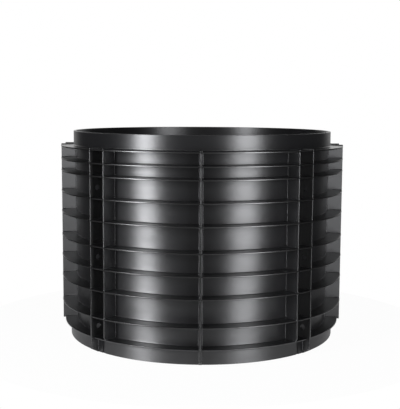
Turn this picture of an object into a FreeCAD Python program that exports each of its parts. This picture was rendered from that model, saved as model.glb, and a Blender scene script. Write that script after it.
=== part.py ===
"""Manhole riser ring: one injection-moulded ring with encircling flanges and radial ribs.

The frame has +Z up along the bore, the origin at the middle of the foot of the socket collar,
and -Y towards the front rib.  Azimuths are counted from -Y, growing towards +X.
Every length is in millimetres and every angle in degrees.
"""
import FreeCAD, Part
import math
import os

Vector = FreeCAD.Vector

# Ring wall
BORE_RADIUS = 305.0          # clear opening
WALL_THICKNESS = 6.0
RIB_DEPTH = 36.0             # how far flanges and ribs stand out of the wall

# Spigot on top, which the socket of the next ring goes over
SPIGOT_RECESS = 5.5          # the bore widens by this inside the spigot
SPIGOT_THICKNESS = 6.0
SPIGOT_ENGAGEMENT = 32.0     # spigot height above the rib tops, on which the next ring stands

# Socket collar at the foot
SOCKET_CLEARANCE = 3.5       # radial gap between spigot and socket, where a seal goes
SOCKET_END_GAP = 1.5         # left above a spigot that is fully home
COLLAR_THICKNESS = 7.0

# Flanges: the lowest roofs the socket, and a cell is the distance between two middle planes
FLANGE_ROOT_THICKNESS = 4.0
FLANGE_TIP_THICKNESS = 3.0
FOOT_FLANGE_SETBACK = 6.0    # the lowest flange stands out less than the others
CELL = 50.0
LOCK_CELL = 62.5
MIDDLE_CELL = 57.5
LOW_NECK_CELL = 28.5
HIGH_NECK_CELL = 30.0
CELLS = (CELL, LOCK_CELL, CELL, CELL, MIDDLE_CELL, CELL, CELL, LOW_NECK_CELL, HIGH_NECK_CELL)

# Ribs: one at the front and back, a pair at each quarter, and a fin each side of both flanks
RIB_TIP_THICKNESS = 3.5
RIB_ROOT_THICKNESS = 4.5
MIDDLE_RIB_TIP_THICKNESS = 4.0   # the front and back ribs are stouter
MIDDLE_RIB_ROOT_THICKNESS = 8.0
RIB_STAND = 2.0              # rib tops above the top flange
PAIR_ANGLE = 42.35           # from the front or back rib to the middle of a pair
PAIR_HALF_SPREAD = 3.7
FLANK_HALF_SPREAD = 5.3      # from the flank to each of its fins
FIN_DROP = 8.0               # the fins end this far under the middle of the lowest flange
TOE_HEIGHT = 10.0            # below this a long rib is cut back to the collar
HEEL_HEIGHT = 8.0            # above the lowest flange, where a short rib is cut back to its edge

# Tie holes through the outer rib of each pair, as (cell, distance above its middle)
TIE_HOLE_RADIUS = 6.5
TIE_HOLE_OFFSET = 15.0       # hole centre outside the wall
TIE_HOLES = ((0, 0.0), (3, -2.0), (6, -2.0))

# Key groove down the collar between the ribs of each pair
KEY_WIDTH = 8.0
KEY_DEPTH = 2.0

# Edges
EDGE_ROUND = 0.8
ROOT_FILLET = 2.0

wall_radius = BORE_RADIUS + WALL_THICKNESS
outer_radius = wall_radius + RIB_DEPTH
spigot_inner_radius = BORE_RADIUS + SPIGOT_RECESS
spigot_radius = spigot_inner_radius + SPIGOT_THICKNESS
socket_radius = spigot_radius + SOCKET_CLEARANCE
collar_radius = socket_radius + COLLAR_THICKNESS
foot_flange_radius = outer_radius - FOOT_FLANGE_SETBACK
socket_depth = SPIGOT_ENGAGEMENT + SOCKET_END_GAP

flange_heights = [socket_depth + FLANGE_ROOT_THICKNESS / 2]
for cell in CELLS:
    flange_heights.append(flange_heights[-1] + cell)
seat_height = flange_heights[-1] + FLANGE_ROOT_THICKNESS / 2
rib_top = seat_height + RIB_STAND
ring_height = rib_top + SPIGOT_ENGAGEMENT


def rounded_face(corners, up):
    """A flat face from corners (x, height along up, radius), each cut by an arc of its radius."""
    points = [Vector(x, 0, 0) + up * height for x, height, radius in corners]
    starts, middles, ends = [], [], []
    for i, (x, height, radius) in enumerate(corners):
        back = (points[i - 1] - points[i]).normalize()
        forth = (points[(i + 1) % len(points)] - points[i]).normalize()
        half_angle = back.getAngle(forth) / 2
        reach = radius / math.tan(half_angle)
        inset = radius / math.sin(half_angle) - radius
        starts.append(points[i] + back * reach)
        middles.append(points[i] + (back + forth).normalize() * inset)
        ends.append(points[i] + forth * reach)
    edges = []
    for i in range(len(corners)):
        if corners[i][2] > 0:
            edges.append(Part.Arc(starts[i], middles[i], ends[i]).toShape())
        edges.append(Part.LineSegment(ends[i], starts[(i + 1) % len(corners)]).toShape())
    return Part.Face(Part.Wire(edges))


def flange_corners(height, tip_radius, low_root=wall_radius, high_root=wall_radius):
    """The corners of one flange, going up: lower root, two tips, upper root."""
    root_half = FLANGE_ROOT_THICKNESS / 2
    tip_half = FLANGE_TIP_THICKNESS / 2
    return [
        (low_root, height - root_half, ROOT_FILLET),
        (tip_radius, height - tip_half, EDGE_ROUND),
        (tip_radius, height + tip_half, EDGE_ROUND),
        (high_root, height + root_half, ROOT_FILLET),
    ]


def turned_ring():
    """Socket collar, wall with its flanges, and spigot, as one turned section."""
    corners = [(socket_radius, 0, EDGE_ROUND), (collar_radius, 0, EDGE_ROUND)]
    corners += flange_corners(flange_heights[0], foot_flange_radius, low_root=collar_radius)
    for height in flange_heights[1:-1]:
        corners += flange_corners(height, outer_radius)
    corners += flange_corners(flange_heights[-1], outer_radius, high_root=spigot_radius)
    corners += [
        (spigot_radius, ring_height, EDGE_ROUND),
        (spigot_inner_radius, ring_height, EDGE_ROUND),
        (spigot_inner_radius, seat_height, ROOT_FILLET),
        (BORE_RADIUS, seat_height, EDGE_ROUND),
        (BORE_RADIUS, socket_depth, EDGE_ROUND),
        (socket_radius, socket_depth, ROOT_FILLET),
    ]
    section = rounded_face(corners, Vector(0, 0, 1))
    return section.revolve(Vector(0, 0, 0), Vector(0, 0, 1), 360)


def rib_outline(foot, foot_radius, toe):
    """The side view of a rib: down the middle of the ring's walls, out to foot_radius at its foot,
    sloping out to the full radius at the toe height, and up along its outer edge.
    """
    collar_middle = (socket_radius + collar_radius) / 2
    wall_middle = (BORE_RADIUS + wall_radius) / 2
    spigot_middle = (spigot_inner_radius + spigot_radius) / 2
    inner = [
        (spigot_middle, rib_top, 0),
        (spigot_middle, flange_heights[-1], 0),
        (wall_middle, flange_heights[-1], 0),
        (wall_middle, flange_heights[0], 0),
    ]
    if foot < flange_heights[0]:
        inner += [(collar_middle, flange_heights[0], 0), (collar_middle, foot, 0)]
    if foot_radius < outer_radius:
        inner.append((foot_radius, foot, 0))
    return inner + [(outer_radius, toe, 0), (outer_radius, rib_top, EDGE_ROUND)]


def rib(azimuth, tip, root, side_view, hole_heights=()):
    """One rib, thinning from root thickness to a rounded tip, with any tie holes through it."""
    slope = (root - tip) / 2 / RIB_DEPTH
    inner_half = tip / 2 + slope * (outer_radius - BORE_RADIUS)
    tip_half = tip / 2
    plan = rounded_face(
        [
            (BORE_RADIUS, -inner_half, 0),
            (outer_radius, -tip_half, EDGE_ROUND),
            (outer_radius, tip_half, EDGE_ROUND),
            (BORE_RADIUS, inner_half, 0),
        ],
        Vector(0, 1, 0),
    )
    side = rounded_face(side_view, Vector(0, 0, 1))
    side.translate(Vector(0, -root, 0))
    plate = plan.extrude(Vector(0, 0, ring_height))
    plate = plate.common(side.extrude(Vector(0, 2 * root, 0)))
    for height in hole_heights:
        start = Vector(wall_radius + TIE_HOLE_OFFSET, -root, height)
        plate = plate.cut(Part.makeCylinder(TIE_HOLE_RADIUS, 2 * root, start, Vector(0, 1, 0)))
    plate.rotate(Vector(0, 0, 0), Vector(0, 0, 1), azimuth - 90)
    return plate


def all_ribs():
    """Front and back ribs, the four pairs and the four fins, alike left to right and front to back."""
    heel = flange_heights[0]
    fin_foot = heel - FIN_DROP
    hole_heights = []
    for cell_number, rise in TIE_HOLES:
        middle = (flange_heights[cell_number] + flange_heights[cell_number + 1]) / 2
        hole_heights.append(middle + rise)
    long_rib = rib_outline(0, collar_radius, TOE_HEIGHT)
    short_rib = rib_outline(heel, foot_flange_radius, heel + HEEL_HEIGHT)
    fin = rib_outline(fin_foot, outer_radius, fin_foot)
    tip, root = RIB_TIP_THICKNESS, RIB_ROOT_THICKNESS
    ribs = []
    for middle in (0, 180):
        ribs.append(rib(middle, MIDDLE_RIB_TIP_THICKNESS, MIDDLE_RIB_ROOT_THICKNESS, long_rib))
        for side in (-1, 1):
            inner_angle = middle + side * (PAIR_ANGLE - PAIR_HALF_SPREAD)
            outer_angle = middle + side * (PAIR_ANGLE + PAIR_HALF_SPREAD)
            fin_angle = middle + side * (90 - FLANK_HALF_SPREAD)
            ribs.append(rib(inner_angle, tip, root, short_rib))
            ribs.append(rib(outer_angle, tip, root, long_rib, hole_heights))
            ribs.append(rib(fin_angle, tip, root, fin))
    return ribs


def key_grooves():
    """The shallow grooves down the outside of the collar, one in the middle of each pair."""
    grooves = []
    for middle in (0, 180):
        for side in (-1, 1):
            groove = Part.makeBox(
                COLLAR_THICKNESS,
                KEY_WIDTH,
                flange_heights[0] - FLANGE_ROOT_THICKNESS / 2 - ROOT_FILLET,
                Vector(collar_radius - KEY_DEPTH, -KEY_WIDTH / 2, 0),
            )
            groove.rotate(Vector(0, 0, 0), Vector(0, 0, 1), middle + side * PAIR_ANGLE - 90)
            grooves.append(groove)
    return grooves


os.makedirs("parts", exist_ok=True)
riser_ring = turned_ring().fuse(all_ribs()).cut(key_grooves()).removeSplitter()
print("riser_ring", len(riser_ring.Solids), riser_ring.isValid(), riser_ring.Volume)
riser_ring.Solids[0].exportStep("parts/riser_ring.step")
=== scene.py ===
"""Looks of the manhole riser ring: one black moulded ring on a white studio sweep."""
import math

import bpy
import numpy as np
from mathutils import Euler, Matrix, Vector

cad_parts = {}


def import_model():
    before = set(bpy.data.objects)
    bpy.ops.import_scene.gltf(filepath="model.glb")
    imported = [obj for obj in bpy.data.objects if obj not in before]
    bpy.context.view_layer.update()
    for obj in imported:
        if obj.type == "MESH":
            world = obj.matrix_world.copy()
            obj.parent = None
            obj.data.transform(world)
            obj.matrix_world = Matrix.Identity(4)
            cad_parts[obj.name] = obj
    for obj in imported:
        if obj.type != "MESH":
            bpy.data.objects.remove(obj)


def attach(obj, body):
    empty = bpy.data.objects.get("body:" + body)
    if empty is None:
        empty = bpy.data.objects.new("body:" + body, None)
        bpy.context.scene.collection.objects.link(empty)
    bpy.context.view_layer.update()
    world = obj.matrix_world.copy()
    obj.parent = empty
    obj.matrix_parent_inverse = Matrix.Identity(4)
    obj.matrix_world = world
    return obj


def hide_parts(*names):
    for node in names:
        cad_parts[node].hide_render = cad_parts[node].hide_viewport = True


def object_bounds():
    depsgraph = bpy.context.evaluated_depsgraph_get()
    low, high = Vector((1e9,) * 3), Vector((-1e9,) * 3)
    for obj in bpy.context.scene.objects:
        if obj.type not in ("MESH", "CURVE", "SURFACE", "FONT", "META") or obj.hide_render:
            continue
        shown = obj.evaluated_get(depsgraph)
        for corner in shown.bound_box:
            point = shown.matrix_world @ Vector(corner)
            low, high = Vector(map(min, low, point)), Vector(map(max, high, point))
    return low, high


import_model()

cad_low, cad_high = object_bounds()

# Sizes of the ring, in metres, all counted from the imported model's box
OUTER_RADIUS = cad_high.y
RING_HEIGHT = cad_high.z
RIB_DEPTH = 0.036
WALL_RADIUS = OUTER_RADIUS - RIB_DEPTH
BORE_RADIUS = WALL_RADIUS - 0.006
SPIGOT_INNER = BORE_RADIUS + 0.0055
SPIGOT_RADIUS = SPIGOT_INNER + 0.006
SOCKET_RADIUS = SPIGOT_RADIUS + 0.0035
COLLAR_RADIUS = SOCKET_RADIUS + 0.007
SOCKET_DEPTH = 0.0335

FLANGE_ROOT_HALF = 0.002
FLANGE_TIP_HALF = 0.0015
FOOT_FLANGE_RADIUS = OUTER_RADIUS - 0.006
CELLS = np.array([50.0, 62.5, 50.0, 50.0, 57.5, 50.0, 50.0, 28.5, 30.0]) / 1000
FLANGE_HEIGHTS = SOCKET_DEPTH + FLANGE_ROOT_HALF + np.concatenate([[0.0], np.cumsum(CELLS)])
SEAT_HEIGHT = FLANGE_HEIGHTS[-1] + FLANGE_ROOT_HALF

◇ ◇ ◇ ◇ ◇

* [What you need to do]
Write out, unaltered, the lines from the opening of the listing through the line that includes "RIB_DEPTH = 36.0".

* [Complete response]
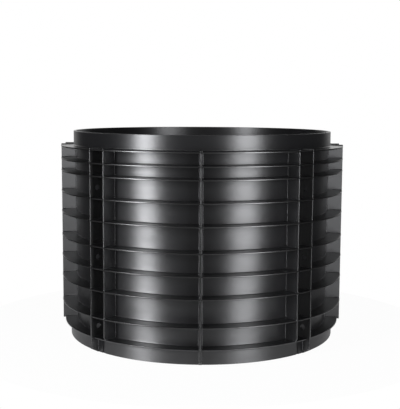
Turn this picture of an object into a FreeCAD Python program that exports each of its parts. This picture was rendered from that model, saved as model.glb, and a Blender scene script. Write that script after it.
=== part.py ===
"""Manhole riser ring: one injection-moulded ring with encircling flanges and radial ribs.

The frame has +Z up along the bore, the origin at the middle of the foot of the socket collar,
and -Y towards the front rib.  Azimuths are counted from -Y, growing towards +X.
Every length is in millimetres and every angle in degrees.
"""
import FreeCAD, Part
import math
import os

Vector = FreeCAD.Vector

# Ring wall
BORE_RADIUS = 305.0          # clear opening
WALL_THICKNESS = 6.0
RIB_DEPTH = 36.0             # how far flanges and ribs stand out of the wall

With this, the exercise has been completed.